À la perspective d’un contingentement accru, Françoise David, tenante de la gratuité, grimace. Elle s’oppose aux examens d’admission et à un contingentement plus sévère qu’à l’heure actuelle." http://m.ledevoir.com/politique/quebec/371131/le-sommet-de-la-feuq

Questionnement en rapport à l'éthique appliquée à ce cas

Mon questionnement et mon malaise se situent là; avec l'impression de voir, alors, une manipulation de l'information en ayant retenu une partie déterminante de ce qu'avait dit Jacques Parizeau.

Ce qui a été publié la journée du 12 février était vrai, mais d'avoir décidé de retirer la réponse de cette question ("Existe-t-il certaines conditions, en matière de fonctionnement des universités, à considérer si l'on choisit la gratuité scolaire ?"), pénalisait la possibilité, pour le lecteur de se faire une opinion juste de la pensée de Jacques Parizeau.

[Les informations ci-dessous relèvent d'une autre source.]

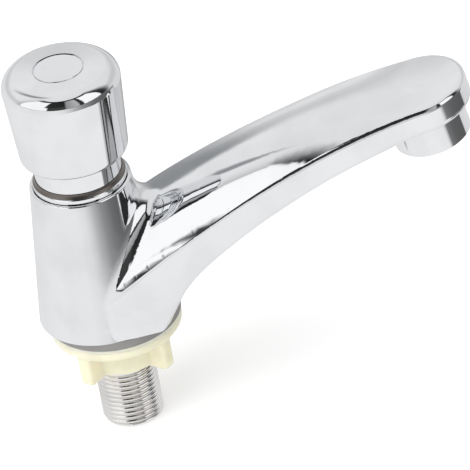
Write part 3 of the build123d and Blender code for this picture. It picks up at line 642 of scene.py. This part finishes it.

Pour faire suite à l'introduction, je reprends la définition de l'éthique appliquée que j'utilise:

En rapport à une situation donnant lieu à un malaise, le travail que je consens à faire avec d'autres dans le monde, par le dialogue, afin de discerner et décider les actions en créant une ouverture au partage de sens pour toutes les personnes impliquées par ces actions.

J'essaie de vérifier si l'action décidée créait une ouverture au partage de sens pour toutes les personnes en cause. Alors je pose les questions suivantes:

Est-ce que, d'avoir décidé d'omettre la question "Existe-t-il certaines conditions, en matière de fonctionnement des universités, à considérer si on choisit la gratuité scolaire ?" dans l'article initial du 12 février, permettait un partage de sens pour les lecteurs, pour les ministres, pour Jacques Parizeau, pour l'ASSÉ, en fait, particulièrement, pour toutes les personnes qui ont pris position suite à l'article incomplet du 12 février?

Est-ce que les médias, qui ont repris cette nouvelle, auraient dû vérifier si l'article était complet avant de publier leurs opinions?


J'aimerais bien connaître votre opinion à ce sujet.